Ramesh Nair, COO – business and international director, JLL India says, “A decade ago, property prices at Wadala were as low as Rs 2,800 per sq. ft. and it rose to Rs 14,000 a few years ago.”  As the infrastructure plans are on their way, so are the renowned developers like Ajmera, Dosti Group and Lodha Group among others.

Wadala at present offers one of the highest returns on real estate investments in the region. All the above-mentioned developers have their luxury projects in the area.

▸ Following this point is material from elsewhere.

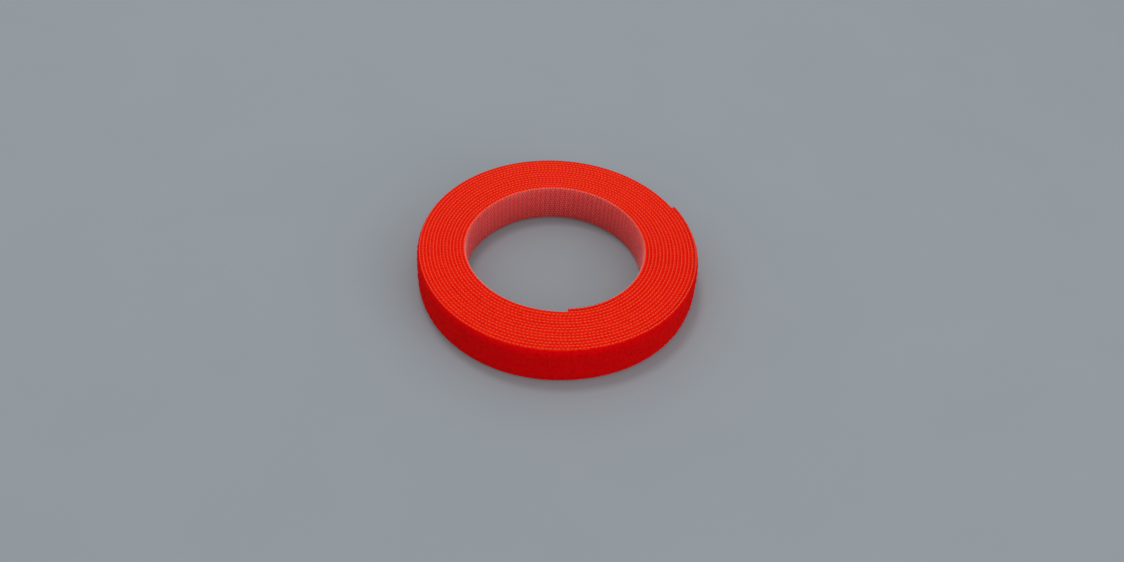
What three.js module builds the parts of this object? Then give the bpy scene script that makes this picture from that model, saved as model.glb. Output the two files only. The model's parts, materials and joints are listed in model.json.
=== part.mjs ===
// Hook and loop tape roll, lying flat. Millimetres, +Z up.
// One back-to-back tape is wound on itself with no core: a hook strip faces the bore,
// and a loop strip faces out. Both run in one unbroken spiral from the bore to the rim.
// The tape's two free ends peel off the roll, so each is a chain of short stretches.
// The origin is the bottom centre of the roll's bounding box.

import * as THREE from 'three';

// Tape
const tapeWidth = 20;
const hookThickness = 0.48;
const loopThickness = 0.7;
const bondGap = 0.3;
const turnGap = 0.3;

// Winding, counterclockwise from the bore to the rim as seen from above
const boreRadius = 42.5;
const fullTurns = 14;
const innerEndDegrees = -80;
const outerEndDegrees = 32;
const stepsPerTurn = 36;

// Free ends: the outer tail peels outwards, and the inner lead peels into the bore
const tailStretches = 8;
const leadStretches = 3;
const hingeGap = 0.3;

// Finishes
const hookColor = '#b8443c';
const loopColor = '#b3060c';
const hookRoughness = 0.45;
const loopRoughness = 0.9;

// One turn of the tape takes both strips and the gap to the next turn
const pitch = hookThickness + bondGap + loopThickness + turnGap;
const turnDegrees = 360;
const stepDegrees = turnDegrees / stepsPerTurn;
const partTurnSteps = (outerEndDegrees - innerEndDegrees) / stepDegrees;
const lastStep = fullTurns * stepsPerTurn + partTurnSteps;
const leadHingeStep = leadStretches;
const tailHingeStep = Math.floor(lastStep) - tailStretches;

// Each strip's layer is the pair of radii that it lies between, counted from the tape's inner face
const hookLayer = { inside: 0, outside: hookThickness };
const loopLayer = { inside: hookThickness + bondGap, outside: hookThickness + bondGap + loopThickness };

// A corner of the winding: the spiral's point at a whole step
function corner(step, depth) {
  const angle = THREE.MathUtils.degToRad(innerEndDegrees + step * stepDegrees);
  const radius = boreRadius + depth + pitch * step / stepsPerTurn;
  return new THREE.Vector2(radius * Math.cos(angle), radius * Math.sin(angle));
}

// A point of the winding at any step, on the straight run between two corners
function windingPoint(step, depth) {
  const whole = Math.floor(step);
  return corner(whole, depth).lerp(corner(whole + 1, depth), step - whole);
}

// The steps where a stretch has a cross-section: its two ends and the corners between them
function sectionSteps(from, to) {
  const steps = [from];
  for (let step = Math.floor(from) + 1; step < to; step += 1) {
    steps.push(step);
  }
  steps.push(to);
  return steps;
}

// The winding's axis is set off from the origin, so that the bounding box is centred on it
function findAxis() {
  const box = new THREE.Box2();
  for (const step of sectionSteps(lastStep - stepsPerTurn, lastStep)) {
    box.expandByPoint(windingPoint(step, loopLayer.outside));
  }
  return box.getCenter(new THREE.Vector2()).negate();
}

const windingAxis = findAxis();

// One strip of the tape from one step to another, as a closed body of rectangular section
function stripGeometry(layer, from, to) {
  const steps = sectionSteps(from, to);
  const positions = [];
  for (const step of steps) {
    const inner = windingPoint(step, layer.inside).add(windingAxis);
    const outer = windingPoint(step, layer.outside).add(windingAxis);
    positions.push(inner.x, inner.y, 0);
    positions.push(outer.x, outer.y, 0);
    positions.push(outer.x, outer.y, tapeWidth);
    positions.push(inner.x, inner.y, tapeWidth);
  }
  const sides = 4;
  const indices = [];
  for (let section = 0; section < steps.length - 1; section += 1) {
    for (let side = 0; side < sides; side += 1) {
      const a = section * sides + side;
      const b = section * sides + (side + 1) % sides;
      indices.push(a, b + sides, b);
      indices.push(a, a + sides, b + sides);
    }
  }
  const end = (steps.length - 1) * sides;
  indices.push(0, 1, 2);
  indices.push(0, 2, 3);
  indices.push(end, end + 2, end + 1);
  indices.push(end, end + 3, end + 2);
  const geometry = new THREE.BufferGeometry();
  geometry.setAttribute('position', new THREE.Float32BufferAttribute(positions, 3));
  geometry.setIndex(indices);
  geometry.computeVertexNormals();
  return geometry;
}

// The distance from a point to the run between two others
function distanceToRun(point, from, to) {
  const run = to.clone().sub(from);
  const share = THREE.MathUtils.clamp(point.clone().sub(from).dot(run) / run.lengthSq(), 0, 1);
  return point.distanceTo(from.clone().addScaledVector(run, share));
}

// The least gap of a strip to its own next turn, measured both ways between corners and runs
function leastGapToItself(layer, from, to) {
  let least = Infinity;
  for (const step of sectionSteps(from, to - stepsPerTurn)) {
    const outer = windingPoint(step, layer.outside);
    const nextInner = windingPoint(step + stepsPerTurn, layer.inside);
    for (let near = -1; near < 1; near += 1) {
      const start = Math.max(Math.floor(step) + near, 0);
      const nextStart = windingPoint(start + stepsPerTurn, layer.inside);
      const nextEnd = windingPoint(start + 1 + stepsPerTurn, layer.inside);
      const ownStart = windingPoint(start, layer.outside);
      const ownEnd = windingPoint(start + 1, layer.outside);
      least = Math.min(least, distanceToRun(outer, nextStart, nextEnd));
      least = Math.min(least, distanceToRun(nextInner, ownStart, ownEnd));
    }
  }
  return least;
}

// Half the gap between the ends of two neighbouring stretches, in steps
function hingeTrim(step) {
  return hingeGap / 2 / corner(step, 0).distanceTo(corner(step + 1, 0));
}

const strips = [
  { name: 'hook', layer: hookLayer, color: hookColor, roughness: hookRoughness },
  { name: 'loop', layer: loopLayer, color: loopColor, roughness: loopRoughness },
];

function addStretch(group, suffix, from, to) {
  for (const strip of strips) {
    const material = new THREE.MeshStandardMaterial({
      color: strip.color,
      roughness: strip.roughness,
      metalness: 0,
    });
    const mesh = new THREE.Mesh(stripGeometry(strip.layer, from, to), material);
    mesh.name = `${strip.name}_${suffix}`;
    group.add(mesh);
  }
}

// The wound body of the roll, between the two end hinges
function addWinding(group) {
  const from = leadHingeStep + hingeTrim(leadHingeStep);
  const to = tailHingeStep - hingeTrim(tailHingeStep);
  addStretch(group, 'winding', from, to);
  for (const strip of strips) {
    const gap = leastGapToItself(strip.layer, from, to);
    console.log(`${strip.name} winding: least gap to itself ${gap.toFixed(3)} mm`);
  }
}

// The outer end, stretch by stretch from its hinge on the roll to its cut end
function addTail(group) {
  const tail = new THREE.Group();
  for (let index = 0; index < tailStretches; index += 1) {
    const from = tailHingeStep + index;
    const isLast = index === tailStretches - 1;
    const to = isLast ? lastStep : from + 1 - hingeTrim(from + 1);
    addStretch(tail, `tail_${index + 1}`, from + hingeTrim(from), to);
  }
  group.add(tail);
}

// The inner end, stretch by stretch from its hinge on the roll to its cut end
function addLead(group) {
  const lead = new THREE.Group();
  for (let index = 0; index < leadStretches; index += 1) {
    const to = leadHingeStep - index;
    const isLast = index === leadStretches - 1;
    const from = isLast ? 0 : to - 1 + hingeTrim(to - 1);
    addStretch(lead, `lead_${index + 1}`, from, to - hingeTrim(to));
  }
  group.add(lead);
}

// Where each end hinge stands: on the loop face for the tail, and on the hook face for the lead
function printHinges() {
  for (let index = 0; index < tailStretches; index += 1) {
    const place = windingPoint(tailHingeStep + index, loopLayer.outside).add(windingAxis);
    console.log(`tail hinge ${index + 1}: x ${place.x.toFixed(3)} y ${place.y.toFixed(3)}`);
  }
  for (let index = 0; index < leadStretches; index += 1) {
    const place = windingPoint(leadHingeStep - index, hookLayer.inside).add(windingAxis);
    console.log(`lead hinge ${index + 1}: x ${place.x.toFixed(3)} y ${place.y.toFixed(3)}`);
  }
}

// The tape's length, along the middle of its thickness
function printLength() {
  const middle = loopLayer.outside / 2;
  const steps = sectionSteps(0, lastStep);
  let length = 0;
  for (let index = 1; index < steps.length; index += 1) {
    const from = windingPoint(steps[index - 1], middle);
    length += from.distanceTo(windingPoint(steps[index], middle));
  }
  console.log(`winding axis: x ${windingAxis.x.toFixed(3)} y ${windingAxis.y.toFixed(3)}`);
  console.log(`tape length: ${length.toFixed(0)} mm`);
}

const roll = new THREE.Group();
roll.name = 'hook_and_loop_tape_roll';
addWinding(roll);
addTail(roll);
addLead(roll);
printHinges();
printLength();

export default roll;
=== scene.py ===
# %% [markdown]
# # A roll of hook and loop tape
# This lesson dresses a roll of back-to-back hook and loop tape. The roll is one long flat tape,
# wound on itself with no core. Each layer of the tape is made once as a short straight piece,
# repeated with an Array modifier and then wound with a Curve modifier, much as a factory
# makes the tape flat first and winds it last. All sizes are in metres.

# %% Load the frame
import json
import math
import random

import bpy
import numpy as np
from mathutils import Matrix, Vector


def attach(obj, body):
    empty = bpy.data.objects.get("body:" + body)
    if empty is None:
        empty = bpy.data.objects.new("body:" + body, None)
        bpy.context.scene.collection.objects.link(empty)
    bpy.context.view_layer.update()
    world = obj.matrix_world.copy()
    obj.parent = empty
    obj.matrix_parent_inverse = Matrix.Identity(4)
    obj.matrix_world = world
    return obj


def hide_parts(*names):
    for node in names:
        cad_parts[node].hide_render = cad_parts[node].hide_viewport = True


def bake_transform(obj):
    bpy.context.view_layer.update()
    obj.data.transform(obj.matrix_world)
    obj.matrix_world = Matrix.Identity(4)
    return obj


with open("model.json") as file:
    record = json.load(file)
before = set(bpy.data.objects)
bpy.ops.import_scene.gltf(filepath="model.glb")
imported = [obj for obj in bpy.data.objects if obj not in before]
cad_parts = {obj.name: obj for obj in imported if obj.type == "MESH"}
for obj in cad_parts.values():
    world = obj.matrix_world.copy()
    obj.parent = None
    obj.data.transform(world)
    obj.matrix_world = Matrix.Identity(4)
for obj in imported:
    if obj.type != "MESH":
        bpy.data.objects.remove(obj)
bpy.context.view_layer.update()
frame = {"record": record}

# %% [markdown]
# ## The tape's sizes
# The winding is a spiral. A *step* is ten degrees of it, counted from the inner end, and the
# hinges of the two free ends stand on whole steps. The bore's box in the record is centred on
# the winding's axis, so the axis is read from there. Depths are counted from the tape's hook
# side, which faces the bore, to its loop side, which faces out.

# %% Sizes
MM = 0.001
TAPE_WIDTH = 20 * MM
PITCH = 1.78 * MM
BORE_RADIUS = 42.5 * MM
INNER_END_DEGREES = -80
FULL_TURN = 360
STEPS_PER_TURN = 36
STEP_DEGREES = FULL_TURN / STEPS_PER_TURN
LAST_STEP = 515.2

# Layers, as depths: hooks up to where the film starts, film, knitted ground, pile. Between
# turns the pile reaches past one pitch, in among the next turn's hooks
FILM_FROM = 0.60 * MM
FILM_TO = 0.86 * MM
GROUND_TO = 1.20 * MM
PILE_TO = 2.28 * MM
PUSHED_PILE_TO = 2.20 * MM

# The film and the ground stop this much short of the next layer, so that no two faces coincide
BOND_GAP = 0.01 * MM

bore_low, bore_high = frame["record"]["physics"]["openings"][0]["box_m"]
AXIS = Vector([(low + high) / 2 for low, high in zip(bore_low, bore_high)])
AXIS.z = 0
print("winding axis:", tuple(round(c / MM, 3) for c in AXIS), "mm")


def spiral_point(step, depth):
    """A point of the winding, at a depth from the tape's hook side, on the floor."""
    angle = math.radians(INNER_END_DEGREES + STEP_DEGREES * step)
    radius = BORE_RADIUS + depth + PITCH * step / STEPS_PER_TURN
    return AXIS + Vector((radius * math.cos(angle), radius * math.sin(angle), 0))


# %% [markdown]
# ## The path that the tape is wound on
# A Curve modifier bends a straight mesh along a curve, by the length along it. So the path is a
# plain poly curve through many points of the spiral, and a list of the length at each point
# tells where a step lies on the straight tape. No real tape winds dead even, and this roll's
# turns were measured in the photograph. So the path rises and falls by up to a quarter of a
# millimetre, and never goes below the floor. The inner turns stand highest at the back, the
# bore is wider at the left, and all turns are drawn in at the front.

# %% Path
POINTS_PER_STEP = 4

# The path goes a little beyond both ends of the tape
PATH_FROM = -1
PATH_TO = 517

# The rise is two waves along the tape, of these heights, and of these radians for each step
SLOW_RISE = 0.07 * MM
FAST_RISE = 0.05 * MM
SLOW_RATE = 0.113
FAST_RATE = 0.371

# Places round the roll and the reach to either side of them, in degrees from the right, and
# how far the tape lies off there
BACK_PLACE = 90
BACK_REACH = 100
BACK_RISE = 0.6 * MM
BACK_RISE_TURNS = 3
LEFT_PLACE = 185
LEFT_REACH = 55
LEFT_PULL_INSIDE = 1.3 * MM
LEFT_PULL_OUTSIDE = -0.45 * MM
FRONT_PLACE_INSIDE = 262
FRONT_PLACE_OUTSIDE = 282
FRONT_REACH = 38
FRONT_PULL = -0.55 * MM


def soft_bump(step, place, reach):
    """1 at a place round the roll, in degrees, and falls softly to 0 at its reach either side."""
    degrees = INNER_END_DEGREES + STEP_DEGREES * step
    away = abs((degrees - place + FULL_TURN / 2) % FULL_TURN - FULL_TURN / 2)
    return math.cos(math.radians(FULL_TURN / 4 * min(1, away / reach))) ** 2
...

Ajmera I-Land introduces Aeon, Zeon and Treon towers with 2, 3 and 4 BHK plush homes. Conceptualized by renowned Singapore based Architects Space Matrix, these spaces with top-of-the-line lifestyle amenities exude exemplary class and finesse. The first residential floor begins at 110 feet from the ground level and offers several modern lifestyle amenities like kid’s pool, swimming pool, gymnasium, club house, open space and landscaped gardens, yoga room, kid’s play area and senior citizen corner.

Dosti Ambrosia is a 36-storey tower nestled in the 18 Acre Township of Dosti Acres. The architecture of the project was undertaken by renowned Hafeez Contractor in the 2 and 3 BHK apartments. It offers an exclusive rooftop swimming pool with 40,000 sq. ft. of landscaped gardens. You will find all modern conveniences like Gymnasium, Tennis Court, Indoor Badminton Court, Yoga and Meditation Room, Elderly Corner, Banquet Hall, Indoor Games, Indoor Badminton Court, Guest Rooms, Restaurant, Grand Entrance Lobby, Kids Play Area, 2 Club Houses and an Amphitheatre.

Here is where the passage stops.